2016年6月19日(日)
ヨナ書4:1-11、エフェソ2:13-22
東京都の知事が辞任した。お金の使い方については問題を感じるが、それを追求する人々のあまりの細かさに、少し辟易としてしまった。「これは経費で落ちますから…」「そう?じゃ、ごちそうになるかな…」そういったことは、誰しも心覚えのあることではないだろうか。「あなたはそういうことを一度もしたことがないのか?」と返したくなるくらい、正義面をして非難する人の姿が気になった。

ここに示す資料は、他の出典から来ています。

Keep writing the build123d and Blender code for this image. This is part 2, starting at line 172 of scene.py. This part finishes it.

イエスが姦淫の罪で捕らえられた女性の前で、「あなたがたの中で罪を犯したことのない者が石を投げなさい」と言われた出来事を思い出していた。私たちの心の中には、罪や過ちを犯した人間が裁きを受ける姿を見て、それを喜ぶ心情が宿っていると思う。
「狼少年のパラドクス」という言葉がある(@内田樹)。人々に危機を伝え警告を発していた狼少年。しかしその警告が2度3度とはずれ、みんながその声に耳を貸さなくなると、いつしかその警告通りのことが本当に起こることを望むようになる…「そらみたことか!オレは正しかったぞ!」と言いたい気持ち。それが「狼少年のパラドクス」だ。

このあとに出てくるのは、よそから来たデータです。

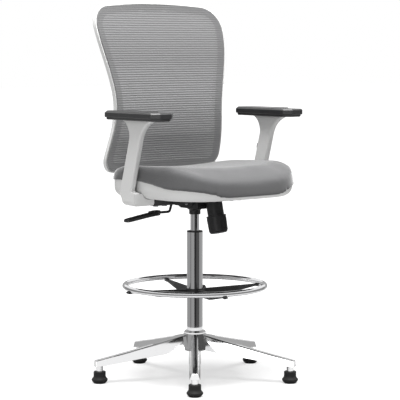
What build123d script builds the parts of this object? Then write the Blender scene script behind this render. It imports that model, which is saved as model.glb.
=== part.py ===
"""Drafting chair: one STEP file for each separate piece.

Millimetres. The column's axis is Z, the floor is z = 0, the sitter faces -Y
and +X is at the sitter's left hand.
"""
import os
from math import atan2, cos, degrees, hypot, pi, radians, sin, sqrt, tan

from build123d import *

# ---------------------------------------------------------------- driving sizes
# fits
RUN = 0.05  # radial clearance of shafts and pins that turn or slide
AIR = 0.3  # clearance of guided flats and of soft pieces
FABRIC = 2.0  # thickness of the stretched mesh

# five-leg base and glides
LEG_COUNT = 5
LEG_TURN = 230.0  # direction of the first leg, seen from above, from +X
FOOT_RADIUS = 311.0
HUB_R = 34.5
HUB_BOTTOM = 87.0
HUB_TOP = 150.0
LEG_ROOT_TOP = 139.0
LEG_ROOT_BOTTOM = 92.0
LEG_TIP_TOP = 71.0
LEG_TIP_DEPTH = 19.0
LEG_ROOT_TOP_W = 21.0
LEG_ROOT_LOW_W = 37.0
LEG_TIP_TOP_W = 19.0
LEG_TIP_LOW_W = 32.0
LEG_SHOULDER = 8.0  # rounding of the crest where it turns down at the tip
LEG_END = 15.0  # leg beyond the glide's axis
POST_R = 10.5
LEG_WALL = 3.5
LEG_RIBS = 3
RIB_T = 2.5
GLIDE_R = 25.0
GLIDE_FOOT_R = 18.0
GLIDE_CUP_R = 19.0
GLIDE_H = 37.0
STEM_R = 5.5
STEM_GRIP = 22.0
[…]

旧約聖書の中にこのパラドクスに囚われた人物が登場する。預言者ヨナである。暴虐に満ちた異邦人の街・ニネべに対し、神の滅びを語る使命を受けたヨナ。最初彼はその召命を拒むが、途中で心を入れ替えて、神から託された使命を果たすためニネベに向かい、その街に滅びが降ることを預言する。
ヨナの言葉を聞いて、ニネベの人々は悔い改めた。すると神はその姿を見て、街に滅びを降すことを取りやめられた。これに対しヨナは不平を抱く。「私の立場はどうなるのだ!」と。神は「とうごまの木の出来事」を通して、ヨナの不遜さを戒められた。

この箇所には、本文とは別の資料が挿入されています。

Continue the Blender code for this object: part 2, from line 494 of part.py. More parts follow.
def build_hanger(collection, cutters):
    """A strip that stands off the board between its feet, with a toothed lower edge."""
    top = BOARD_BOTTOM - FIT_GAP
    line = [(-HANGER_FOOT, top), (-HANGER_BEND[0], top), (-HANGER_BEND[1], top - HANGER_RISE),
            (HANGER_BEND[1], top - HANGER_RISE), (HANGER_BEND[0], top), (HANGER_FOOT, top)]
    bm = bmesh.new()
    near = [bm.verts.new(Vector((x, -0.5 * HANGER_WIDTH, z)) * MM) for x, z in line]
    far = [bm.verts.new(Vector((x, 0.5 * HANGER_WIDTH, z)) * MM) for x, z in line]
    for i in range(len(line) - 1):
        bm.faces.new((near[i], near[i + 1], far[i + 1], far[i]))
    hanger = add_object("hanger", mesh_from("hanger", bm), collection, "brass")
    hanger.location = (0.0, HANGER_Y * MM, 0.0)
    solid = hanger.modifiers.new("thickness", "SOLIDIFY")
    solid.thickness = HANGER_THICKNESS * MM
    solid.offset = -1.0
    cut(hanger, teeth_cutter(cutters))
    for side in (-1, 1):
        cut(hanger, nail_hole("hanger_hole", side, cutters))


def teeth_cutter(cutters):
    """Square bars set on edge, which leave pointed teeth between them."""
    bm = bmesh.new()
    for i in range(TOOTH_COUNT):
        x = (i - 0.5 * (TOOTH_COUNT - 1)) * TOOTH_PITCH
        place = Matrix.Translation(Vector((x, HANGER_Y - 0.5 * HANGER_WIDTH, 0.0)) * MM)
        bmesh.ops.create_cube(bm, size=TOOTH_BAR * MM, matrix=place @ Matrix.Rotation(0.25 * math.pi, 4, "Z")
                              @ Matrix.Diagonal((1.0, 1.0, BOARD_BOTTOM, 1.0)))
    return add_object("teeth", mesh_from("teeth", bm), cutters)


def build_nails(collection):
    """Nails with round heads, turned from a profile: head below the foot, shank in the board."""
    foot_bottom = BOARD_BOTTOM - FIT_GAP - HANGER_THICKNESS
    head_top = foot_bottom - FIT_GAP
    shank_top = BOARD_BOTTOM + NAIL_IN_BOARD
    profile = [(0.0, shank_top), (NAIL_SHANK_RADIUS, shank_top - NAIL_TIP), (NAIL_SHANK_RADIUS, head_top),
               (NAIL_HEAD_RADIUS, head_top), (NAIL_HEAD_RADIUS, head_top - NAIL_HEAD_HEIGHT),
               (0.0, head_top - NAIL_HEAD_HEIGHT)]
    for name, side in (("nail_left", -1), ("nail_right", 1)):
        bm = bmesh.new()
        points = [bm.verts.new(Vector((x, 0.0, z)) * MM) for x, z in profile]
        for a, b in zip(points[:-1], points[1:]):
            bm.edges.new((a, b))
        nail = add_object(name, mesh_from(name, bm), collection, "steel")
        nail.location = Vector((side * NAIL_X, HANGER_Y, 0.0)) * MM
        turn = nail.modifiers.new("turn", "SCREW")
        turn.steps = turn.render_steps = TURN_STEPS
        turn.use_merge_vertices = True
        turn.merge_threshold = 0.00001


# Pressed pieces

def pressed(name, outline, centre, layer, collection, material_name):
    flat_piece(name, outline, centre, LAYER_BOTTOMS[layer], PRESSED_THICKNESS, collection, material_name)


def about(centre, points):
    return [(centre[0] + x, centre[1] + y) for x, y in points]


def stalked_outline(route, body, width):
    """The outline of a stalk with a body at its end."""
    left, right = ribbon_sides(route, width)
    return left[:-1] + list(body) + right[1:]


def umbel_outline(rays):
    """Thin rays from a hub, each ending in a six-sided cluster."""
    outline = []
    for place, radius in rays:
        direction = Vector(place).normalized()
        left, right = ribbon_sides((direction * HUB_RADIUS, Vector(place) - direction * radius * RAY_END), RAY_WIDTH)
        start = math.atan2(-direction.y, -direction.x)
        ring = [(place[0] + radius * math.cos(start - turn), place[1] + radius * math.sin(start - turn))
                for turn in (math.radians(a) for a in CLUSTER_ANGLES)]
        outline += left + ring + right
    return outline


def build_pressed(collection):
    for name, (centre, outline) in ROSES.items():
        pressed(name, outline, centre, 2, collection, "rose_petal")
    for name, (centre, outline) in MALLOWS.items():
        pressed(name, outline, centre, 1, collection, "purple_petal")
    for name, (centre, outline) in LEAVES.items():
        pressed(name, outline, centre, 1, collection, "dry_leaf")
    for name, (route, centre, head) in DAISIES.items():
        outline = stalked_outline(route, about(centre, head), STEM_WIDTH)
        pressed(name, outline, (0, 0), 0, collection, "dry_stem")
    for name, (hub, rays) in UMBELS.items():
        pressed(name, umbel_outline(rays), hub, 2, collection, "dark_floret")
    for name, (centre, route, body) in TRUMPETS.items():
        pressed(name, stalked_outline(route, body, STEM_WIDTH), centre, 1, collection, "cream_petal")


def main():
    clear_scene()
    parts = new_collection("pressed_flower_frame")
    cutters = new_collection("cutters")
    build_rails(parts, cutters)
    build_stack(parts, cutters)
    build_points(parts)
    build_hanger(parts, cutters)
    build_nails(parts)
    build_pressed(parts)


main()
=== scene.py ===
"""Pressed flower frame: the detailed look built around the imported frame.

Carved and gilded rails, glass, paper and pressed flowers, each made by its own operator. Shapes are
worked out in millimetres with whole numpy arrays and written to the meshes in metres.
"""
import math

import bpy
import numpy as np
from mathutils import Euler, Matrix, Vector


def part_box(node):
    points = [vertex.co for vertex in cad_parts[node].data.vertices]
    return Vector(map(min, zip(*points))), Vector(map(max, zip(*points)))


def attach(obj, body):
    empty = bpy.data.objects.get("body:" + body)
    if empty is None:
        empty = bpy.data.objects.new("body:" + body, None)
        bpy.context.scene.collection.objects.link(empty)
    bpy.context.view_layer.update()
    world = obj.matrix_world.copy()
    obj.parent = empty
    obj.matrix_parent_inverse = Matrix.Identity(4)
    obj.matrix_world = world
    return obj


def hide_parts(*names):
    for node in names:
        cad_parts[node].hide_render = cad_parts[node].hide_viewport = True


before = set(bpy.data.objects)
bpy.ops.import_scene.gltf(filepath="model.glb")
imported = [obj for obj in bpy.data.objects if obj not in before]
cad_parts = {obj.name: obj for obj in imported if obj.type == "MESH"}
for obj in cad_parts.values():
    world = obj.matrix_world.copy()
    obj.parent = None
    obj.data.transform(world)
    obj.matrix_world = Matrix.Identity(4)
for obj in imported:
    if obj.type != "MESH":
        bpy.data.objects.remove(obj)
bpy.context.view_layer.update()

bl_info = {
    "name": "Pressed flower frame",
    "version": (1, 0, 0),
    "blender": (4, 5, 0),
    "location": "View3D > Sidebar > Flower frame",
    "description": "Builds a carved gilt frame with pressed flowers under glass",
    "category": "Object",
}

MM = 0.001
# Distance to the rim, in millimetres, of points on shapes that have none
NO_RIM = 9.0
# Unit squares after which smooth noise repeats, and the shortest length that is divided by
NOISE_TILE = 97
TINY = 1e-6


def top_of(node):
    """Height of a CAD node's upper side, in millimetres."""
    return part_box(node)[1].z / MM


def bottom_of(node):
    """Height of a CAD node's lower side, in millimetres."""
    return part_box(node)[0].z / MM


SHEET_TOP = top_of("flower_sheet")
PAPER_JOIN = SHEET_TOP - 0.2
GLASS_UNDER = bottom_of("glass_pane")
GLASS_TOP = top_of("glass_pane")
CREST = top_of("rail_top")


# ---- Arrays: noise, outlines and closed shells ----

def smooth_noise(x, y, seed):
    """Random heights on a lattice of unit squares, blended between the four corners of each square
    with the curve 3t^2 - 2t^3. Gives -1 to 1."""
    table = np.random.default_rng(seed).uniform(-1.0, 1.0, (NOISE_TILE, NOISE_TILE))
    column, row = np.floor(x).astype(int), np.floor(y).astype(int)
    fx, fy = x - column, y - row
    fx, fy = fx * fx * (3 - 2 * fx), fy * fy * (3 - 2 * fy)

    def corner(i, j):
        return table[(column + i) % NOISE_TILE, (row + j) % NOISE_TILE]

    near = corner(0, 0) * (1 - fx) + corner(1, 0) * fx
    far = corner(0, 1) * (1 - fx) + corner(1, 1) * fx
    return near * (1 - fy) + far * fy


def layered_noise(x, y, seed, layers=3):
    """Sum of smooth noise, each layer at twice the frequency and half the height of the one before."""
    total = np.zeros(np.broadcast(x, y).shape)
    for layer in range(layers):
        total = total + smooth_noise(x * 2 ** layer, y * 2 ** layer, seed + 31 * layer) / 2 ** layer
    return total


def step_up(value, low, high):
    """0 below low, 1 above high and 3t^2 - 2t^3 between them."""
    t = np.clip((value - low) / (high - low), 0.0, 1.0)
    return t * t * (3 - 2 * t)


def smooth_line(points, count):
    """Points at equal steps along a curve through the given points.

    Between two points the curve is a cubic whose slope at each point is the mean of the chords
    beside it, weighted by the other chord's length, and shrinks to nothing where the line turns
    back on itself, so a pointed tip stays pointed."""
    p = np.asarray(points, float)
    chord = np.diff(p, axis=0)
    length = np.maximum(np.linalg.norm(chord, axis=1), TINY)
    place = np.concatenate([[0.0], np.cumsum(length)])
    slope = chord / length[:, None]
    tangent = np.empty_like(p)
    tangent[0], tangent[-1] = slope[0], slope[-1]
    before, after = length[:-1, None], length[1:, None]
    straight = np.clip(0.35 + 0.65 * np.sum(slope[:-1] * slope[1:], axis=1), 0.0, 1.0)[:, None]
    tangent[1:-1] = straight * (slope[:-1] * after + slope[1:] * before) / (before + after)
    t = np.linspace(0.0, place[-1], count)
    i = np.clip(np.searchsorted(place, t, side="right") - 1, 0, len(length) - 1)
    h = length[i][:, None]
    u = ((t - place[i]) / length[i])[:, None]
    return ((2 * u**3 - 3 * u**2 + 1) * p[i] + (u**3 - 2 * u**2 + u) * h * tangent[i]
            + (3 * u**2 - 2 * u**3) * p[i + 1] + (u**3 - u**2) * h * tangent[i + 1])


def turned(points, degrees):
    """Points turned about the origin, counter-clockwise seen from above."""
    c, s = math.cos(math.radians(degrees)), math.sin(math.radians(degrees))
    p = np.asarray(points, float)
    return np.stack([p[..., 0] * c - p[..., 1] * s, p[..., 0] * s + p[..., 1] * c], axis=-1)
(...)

この一風変わった物語は私たちに何を伝えるのか?ひとつは、「裁きを降すかどうかを決めるのは神であって、人間であるあなたではない」ということ。そしてもう一つ、「神は裁きの神ではなく、救いの神である」ということだと思う。旧約の神は「裁きの神」のイメージが強い。しかしヨナ書のようなメッセージがあることを忘れないようにしたい。
エフェソの異邦人教会では、「異邦人が救われるのに、割礼を受けユダヤ人になる必要があるか」ということが大きな問題となっていた。割礼の必要性を主張する保守派の人々に向かって、パウロは「異邦人は異邦人のまま救われる」ときっぱりと主張した。パウロもかつてはひとりのファリサイ人として「裁きの神」を吹聴していた。しかしイエス・キリストを通して神の赦しを確信した彼は、以後の生涯を「救いの神」の宣教のためにささげていく。
「イエス・キリストの示された神は、裁きの神ではなく、救いの神である。」そのことを信じよう。神の裁きを望むのではなく、神の救いをこそ願い求め、そして自分もまたその赦しを感謝して受ける者となろう。ただ、忘れてはならないのは、神は私たちの過ちを赦しては下さるけれども、けっしてそれを見過ごしにされる方ではなく、一方では厳しくそれを問われる方でもあるということだ。神が与えて下さる救いに甘え切ってしまうのではなく、その赦しにふさわしい歩みを目指す者となろう。